The Justice Department's rationalization that the documents were copies rather than originals and so their compromise was less harmful is a diversion. The information is classified and protected because its disclosure would harm the national defense or national security. It matters little that the information was in a copy or an original document. A judge might consider that during sentencing, but it was plain wrong for the Justice Department to consider it in charging and plea bargaining. Theft and unauthorized destruction of classified documents is a crime. Lying to federal investigators is a crime. Berger was trying to find a way to rewrite history or at least present it in the most favorable light before the 2007-2008 campaign and election. Hillman was willing to buy into historical revisionism as a defense against Berger's clearly criminal conduct.

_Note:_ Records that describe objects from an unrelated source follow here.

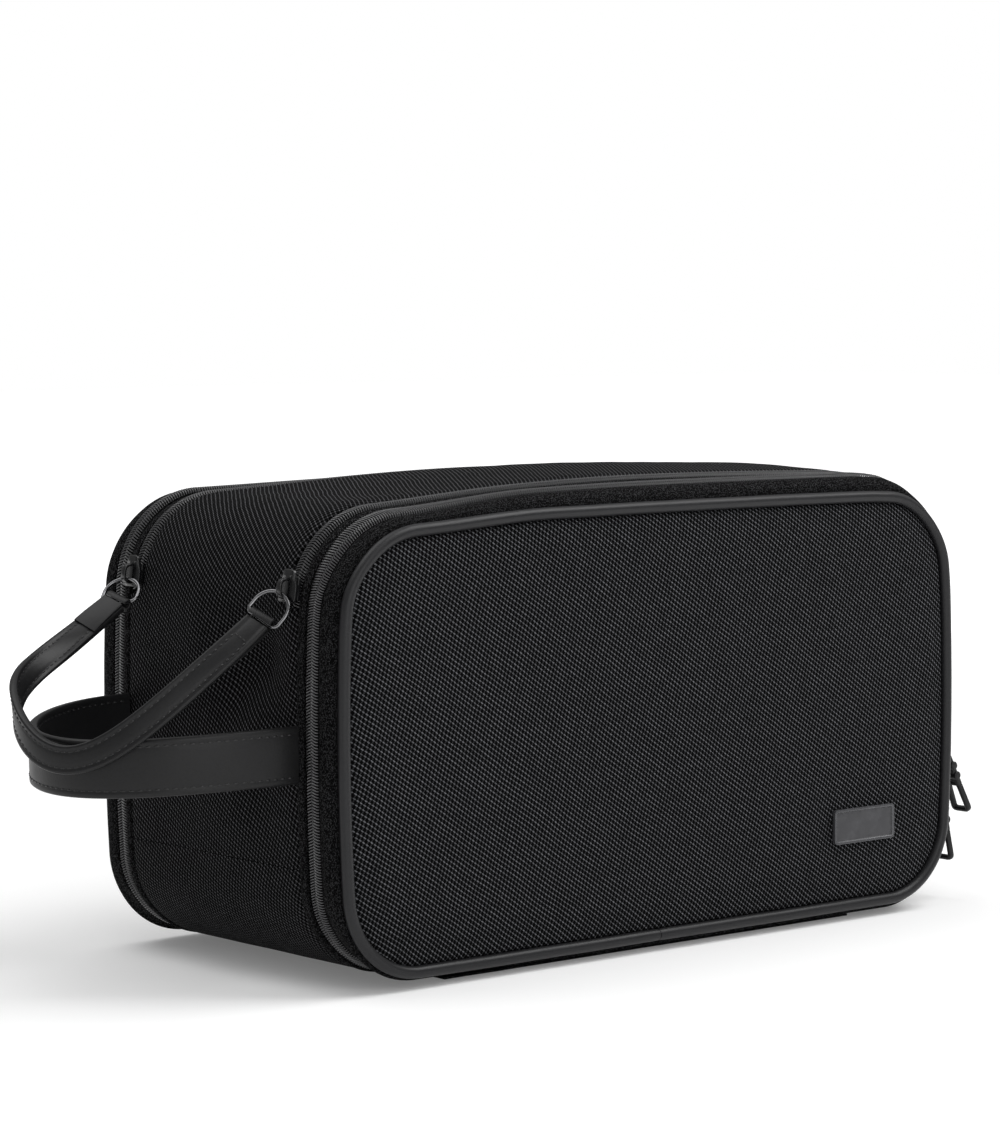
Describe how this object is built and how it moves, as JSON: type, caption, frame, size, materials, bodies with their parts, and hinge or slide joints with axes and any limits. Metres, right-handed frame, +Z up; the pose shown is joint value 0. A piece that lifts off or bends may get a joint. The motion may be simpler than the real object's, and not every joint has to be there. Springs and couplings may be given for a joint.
{
  "type": "toiletry bag",
  "caption": "Box shaped black zipped toiletry bag with padded opening front and rear panels, a top flap, a wrist strap and a side handle.",
  "frame": {"origin": "middle of the flat base, on the surface that the bag stands on", "axes": "+X along the bag's length towards the zip pulls, -X towards the strap and handle, -Y towards the front panel with the name plate, +Z up"},
  "size_m": [0.3499, 0.1293, 0.1539],
  "materials": {
    "shell_cloth": "coarse plain woven nylon, faint sheen",
    "band_cloth": "fine ribbed tape",
    "zip_coil": "satin nylon coil",
    "black_metal": "gloss black lacquer over cast zinc",
    "strap_skin": "smooth satin coated skin with stitching",
    "piping_skin": "smooth satin coated welt",
    "pull_rubber": "matte moulded rubber",
    "lining": "plain lining cloth",
    "plate_metal": "satin black plate with a polished rim"
  },
  "bodies": {
    "shell": {"base_panel": "shell_cloth", "left_end_panel": "shell_cloth", "right_end_panel": "shell_cloth", "front_gusset": "band_cloth", "rear_gusset": "band_cloth", "front_divider": "lining", "rear_divider": "lining", "front_hinge_strip": "band_cloth", "rear_hinge_strip": "band_cloth", "front_zip_body_half": "zip_coil", "rear_zip_body_half": "zip_coil", "main_zip_body_half": "zip_coil", "main_zip_parked_ends": "zip_coil", "side_handle": "strap_skin"},
    "front_lid": {"front_panel": "shell_cloth", "front_piping": "piping_skin", "front_lid_band": "band_cloth", "front_zip_lid_half": "zip_coil", "name_plate": "plate_metal"},
    "rear_lid": {"rear_panel": "shell_cloth", "rear_piping": "piping_skin", "rear_lid_band": "band_cloth", "rear_zip_lid_half": "zip_coil"},
    "top_flap": {"top_flap_panel": "shell_cloth", "main_zip_flap_half": "zip_coil"},
    "main_sliders": {"main_front_slider": "black_metal", "main_rear_slider": "black_metal"},
    "strap": {"front_ring": "black_metal", "rear_ring": "black_metal", "wrist_strap": "strap_skin"},
    "front_upper_zip_slider": {"front_upper_slider": "black_metal"},
    "front_upper_zip_pull": {"front_upper_pull": "pull_rubber"},
    "front_lower_zip_slider": {"front_lower_slider": "black_metal"},
    "front_lower_zip_pull": {"front_lower_pull": "pull_rubber"},
    "rear_upper_zip_slider": {"rear_upper_slider": "black_metal"},
    "rear_upper_zip_pull": {"rear_upper_pull": "pull_rubber"},
    "rear_lower_zip_slider": {"rear_lower_slider": "black_metal"},
    "rear_lower_zip_pull": {"rear_lower_pull": "pull_rubber"}
  },
  "joints": [
    {"name": "front_lid_hinge", "type": "hinge", "parent": "shell", "child": "front_lid", "pos_m": [0, -0.0622, 0.003], "axis": [1, 0, 0], "range_deg": [0, 90]},
    {"name": "rear_lid_hinge", "type": "hinge", "parent": "shell", "child": "rear_lid", "pos_m": [0, 0.0622, 0.003], "axis": [-1, 0, 0], "range_deg": [0, 90]},
    {"name": "top_flap_fold", "type": "hinge", "parent": "shell", "child": "top_flap", "pos_m": [-0.1318, 0, 0.1296], "axis": [0, -1, 0], "range_deg": [0, 100]},
    {"name": "main_zip_travel", "type": "hinge", "parent": "shell", "child": "main_sliders", "pos_m": [-0.10124, 0, 0.11786], "axis": [0, 1, 0], "range_deg": [0, 73]},
    {"name": "strap_swing", "type": "hinge", "parent": "main_sliders", "child": "strap", "pos_m": [-0.13472, 0, 0.12528], "axis": [0, 1, 0], "range_deg": [0, 100]},
    {"name": "front_upper_zip_travel", "type": "slide", "parent": "shell", "child": "front_upper_zip_slider", "axis": [0, 0, 1], "range_m": [0, 0.025]},
    {"name": "front_upper_pull_swing", "type": "hinge", "parent": "front_upper_zip_slider", "child": "front_upper_zip_pull", "pos_m": [0.13634, -0.0508, 0.0571], "axis": [0, -1, 0], "range_deg": [0, 110]},
    {"name": "front_lower_zip_travel", "type": "slide", "parent": "shell", "child": "front_lower_zip_slider", "axis": [0, 0, -1], "range_m": [0, 0.008]},
    {"name": "front_lower_pull_swing", "type": "hinge", "parent": "front_lower_zip_slider", "child": "front_lower_zip_pull", "pos_m": [0.13596, -0.0508, 0.0436], "axis": [0, -1, 0], "range_deg": [0, 20]},
    {"name": "rear_upper_zip_travel", "type": "slide", "parent": "shell", "child": "rear_upper_zip_slider", "axis": [0, 0, 1], "range_m": [0, 0.025]},
    {"name": "rear_upper_pull_swing", "type": "hinge", "parent": "rear_upper_zip_slider", "child": "rear_upper_zip_pull", "pos_m": [0.13634, 0.0508, 0.0571], "axis": [0, -1, 0], "range_deg": [0, 110]},
    {"name": "rear_lower_zip_travel", "type": "slide", "parent": "shell", "child": "rear_lower_zip_slider", "axis": [0, 0, -1], "range_m": [0, 0.008]},
    {"name": "rear_lower_pull_swing", "type": "hinge", "parent": "rear_lower_zip_slider", "child": "rear_lower_zip_pull", "pos_m": [0.13596, 0.0508, 0.0436], "axis": [0, -1, 0], "range_deg": [0, 20]}
  ]
}
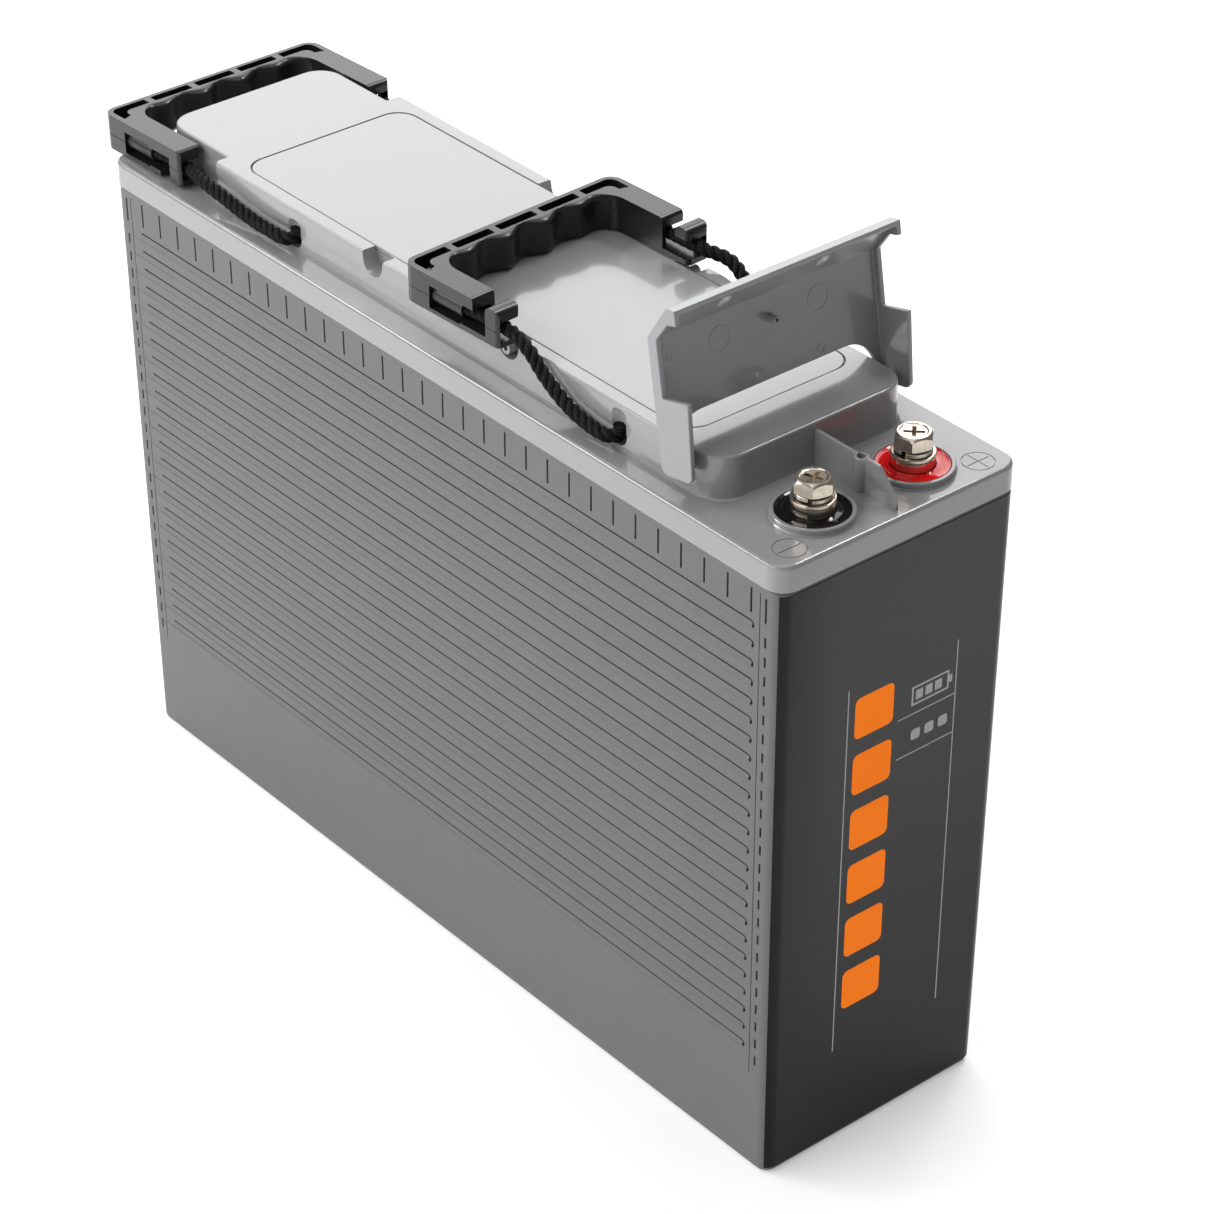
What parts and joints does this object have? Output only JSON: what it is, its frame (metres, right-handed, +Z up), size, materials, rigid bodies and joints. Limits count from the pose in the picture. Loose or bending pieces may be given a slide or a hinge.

The real answer about Justice's giving Berger a virtual pass may be explained by the three-year security clearance suspension. Only three years? Why not permanent revocation? Well, in three years the country may well have a Democrat president, and Berger's name has been mentioned prominently as a Secretary of State candidate in a 2009 Democrat administration. He would certainly be considered favorably for one of several other national-level positions as well, positions he could not hold without a security clearance.

Some of the people in the Justice Department are hoping that if Berger is elevated in a 2009 Democrat administration, he will remember those in Justice who helped him in 2005. Remember the name Noel Hillman. Sandy Berger will.